El que amaba la libertad

Fue como un cuento. En diciembre de 1989, súbitamente, Vaclav Havel se convirtió en presidente de Checoslovaquia. En pocas semanas pasaba desde la más absoluta indefensión a la cúspide del poder.

En la tercera semana de noviembre había comenzado la Revolución de Terciopelo. Las calles y las plazas se llenaron de personas que, finalmente, manifestaban lo que creían del sistema comunista. Comenzaron las huelgas. El Régimen se desplomó. El comunismo real se había tornado en una creciente pesadilla. Havel le llamaba “Absurdistán”.

El 29 de diciembre es elegido Presidente por el Parlamento. Su figura se había agigantado al frente del Foro Cívico, organización que agrupaba, esencialmente, a escritores y artistas disidentes. Era el primer país que rompía la cadena moscovita e iniciaba el entierro de las supersticiones marxistas.
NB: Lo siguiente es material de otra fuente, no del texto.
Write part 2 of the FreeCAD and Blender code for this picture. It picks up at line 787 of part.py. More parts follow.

Y aquí vino lo bueno. Los agoreros pensaban que un escritor poco conocido, sin experiencia política ni burocrática, amante del jazz y del rock, bohemio y tímido, que había pasado casi toda su vida adulta preso o perseguido, sería incapaz de gobernar un país que mudaba de sistema y se enfrentaba a la inmensa tarea de corregir las arbitrariedades, errores y abusos cometidos en más de 40 años de dictadura comunista.
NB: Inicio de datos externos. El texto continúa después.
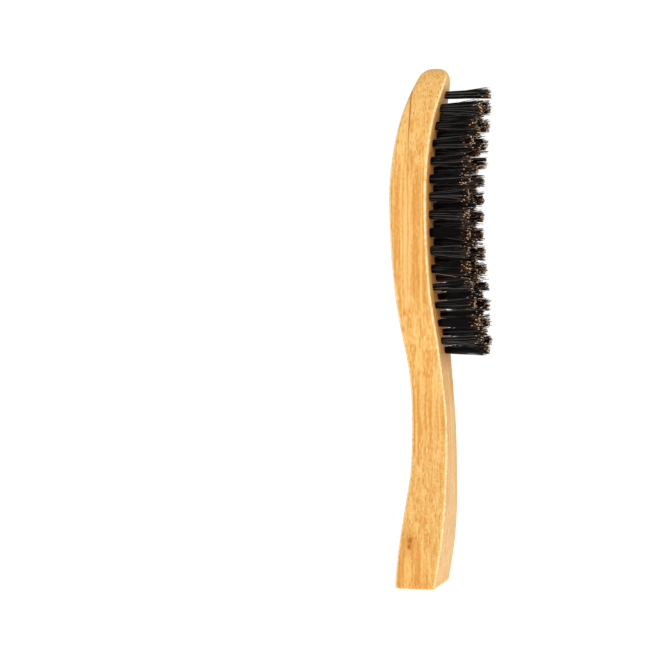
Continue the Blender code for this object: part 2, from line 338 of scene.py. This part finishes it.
def stock_rings(z):
    """One rounded rectangle for each height: corner arcs first, straight stretches between."""
    heel = pull_in(z, HEEL_RADIUS)
    wide = half_width(z) - heel
    front = centre_line(z) - thickness(z) / 2 + heel + pull_in(LENGTH - z, FRONT_CROWN)
    back = centre_line(z) + thickness(z) / 2 - heel - pull_in(LENGTH - z, BACK_CROWN)
    r = np.minimum(EDGE_RADIUS, EDGE_LIMIT * wide)
    corners = ((wide - r, back - r), (r - wide, back - r), (r - wide, front + r), (wide - r, front + r))
    centres = np.stack([np.stack(corner, -1) for corner in corners], 1)
    turn = np.radians(np.linspace(0.0, 90.0, CORNER_POINTS) + 90.0 * np.arange(4)[:, None])
    arcs = centres[:, :, None] + r[:, None, None, None] * np.stack([np.cos(turn), np.sin(turn)], -1)
    share = (np.arange(1, FLAT_POINTS + 1) / (FLAT_POINTS + 1))[:, None]
    ends, starts = arcs[:, :, -1:], np.roll(arcs[:, :, :1], -1, axis=1)
    flats = ends * (1.0 - share) + starts * share
    ring = np.concatenate([arcs, flats], axis=2).reshape(len(z), -1, 2)
    return np.concatenate([ring, np.broadcast_to(z[:, None, None], ring.shape[:2] + (1,))], -1)


heel_turn = np.radians(np.linspace(0.0, 90.0, HEEL_RINGS))
crown_turn = np.radians(np.linspace(0.0, 90.0, CROWN_RINGS))
ring_heights = np.concatenate([
    HEEL_RADIUS * (1.0 - np.cos(heel_turn)),
    np.linspace(HEEL_RADIUS, LENGTH - FRONT_CROWN, BODY_RINGS)[1:-1],
    LENGTH - FRONT_CROWN * (1.0 - np.sin(crown_turn))])
rings = stock_rings(ring_heights)
print("rings", rings.shape)

# %% [markdown]
# ## From points to a mesh
# Every shape here is a block of points in rows. Neighbouring rows make quads, and the first and
# last rows close with one flat polygon each. Writing whole arrays at once keeps it fast.

# %% Mesh helpers
def mesh_from(name, points, *polygon_sets):
    """Writes points and sets of equal-sided polygons straight into a new mesh."""
    mesh = bpy.data.meshes.new(name)
    corners = np.concatenate([p.ravel() for p in polygon_sets]).astype(np.int32)
    sizes = np.concatenate([np.full(len(p), p.shape[1]) for p in polygon_sets])
    mesh.vertices.add(len(points))
    mesh.vertices.foreach_set("co", np.ascontiguousarray(points, np.float32).ravel())
    mesh.loops.add(len(corners))
    mesh.loops.foreach_set("vertex_index", corners)
    mesh.polygons.add(len(sizes))
    mesh.polygons.foreach_set("loop_start", np.r_[0, np.cumsum(sizes)[:-1]].astype(np.int32))
    mesh.update(calc_edges=True)
    mesh.shade_smooth()
    return mesh


def tube_faces(rows, around):
    """Quads between closed rings that go anticlockwise seen from the last ring, and two caps."""
    k = np.arange(rows - 1)[:, None] * around
    a = np.arange(around)[None]
    b = (a + 1) % around
    quads = np.stack([k + a, k + b, k + around + b, k + around + a], -1).reshape(-1, 4)
    first = np.arange(around)[None, ::-1]
    last = (rows - 1) * around + np.arange(around)[None]
    return quads, np.concatenate([first, last])


def add_piece(name, mesh, finish, slot, *nodes):
    """Puts a mesh into the scene as a piece that stands for the given nodes."""
    mesh.materials.clear()
    mesh.materials.append(finish)
    piece = bpy.data.objects.new(name, mesh)
    bpy.context.collection.objects.link(piece)
    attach(piece, "root")
    if nodes:
        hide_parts(*nodes)
    return piece


# %% [markdown]
# ## Where the tufts stand
# The model already holds a simple solid for each tuft, so its place is read from there. The
# ring furthest from the bristle tips is the foot of the tuft at the bottom of its hole, and the
# ring furthest forward is its tip. The line between them is the way the bristles point.

# %% Tuft axes
def direction(start, end):
    """The way from one point to another, one unit long."""
    return (end - start) / np.linalg.norm(end - start)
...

No fue fácil y en el trayecto, checos y eslovacos se divorciaron por mutuo consentimiento (algo que hoy parece menos traumático que entonces). El escritor inexperto resultó ser un gran estadista. ¿Cómo sucedió? Havel no conocía de leyes, pero conocía la injusticia. sabía delegar y escogía bien a sus colaboradores. Era, además, inteligente.

Havel gobernaría desde valores y principios. Su objetivo era devolverles a sus compatriotas el control de sus vidas, la posibilidad de tomar decisiones sin miedo. El pragmatismo casi siempre es el disfraz de los oportunistas y los inescrupulosos. Una de sus últimas obras resumía su concepción de la política: el arte de lo imposible. Por eso Vaclav Havel me honró con su trato solidario. Cuando era Presidente me recibió en Praga, en el Castillo, públicamente, para subrayar su respaldo a los demócratas cubanos y su repudio a la dictadura de Castro. Creía que los ex satélites europeos tenían una obligación moral con las víctimas de la última tiranía marxista-leninista de Occidente. Habían sido hermanos en el infortunio y debían salvarse juntos. Cuando dejó la presidencia organizó un Comité Internacional por la libertad de Cuba y me convocó a Praga para que presentáramos juntos un libro del gran poeta cubano Raúl Rivero, entonces preso en la Isla. Lo hicimos en un café, como cuando él luchaba contra la dictadura checa. Ya estaba enfermo, pero los ojos le brillaban con fiereza. Era el fuego de la libertad.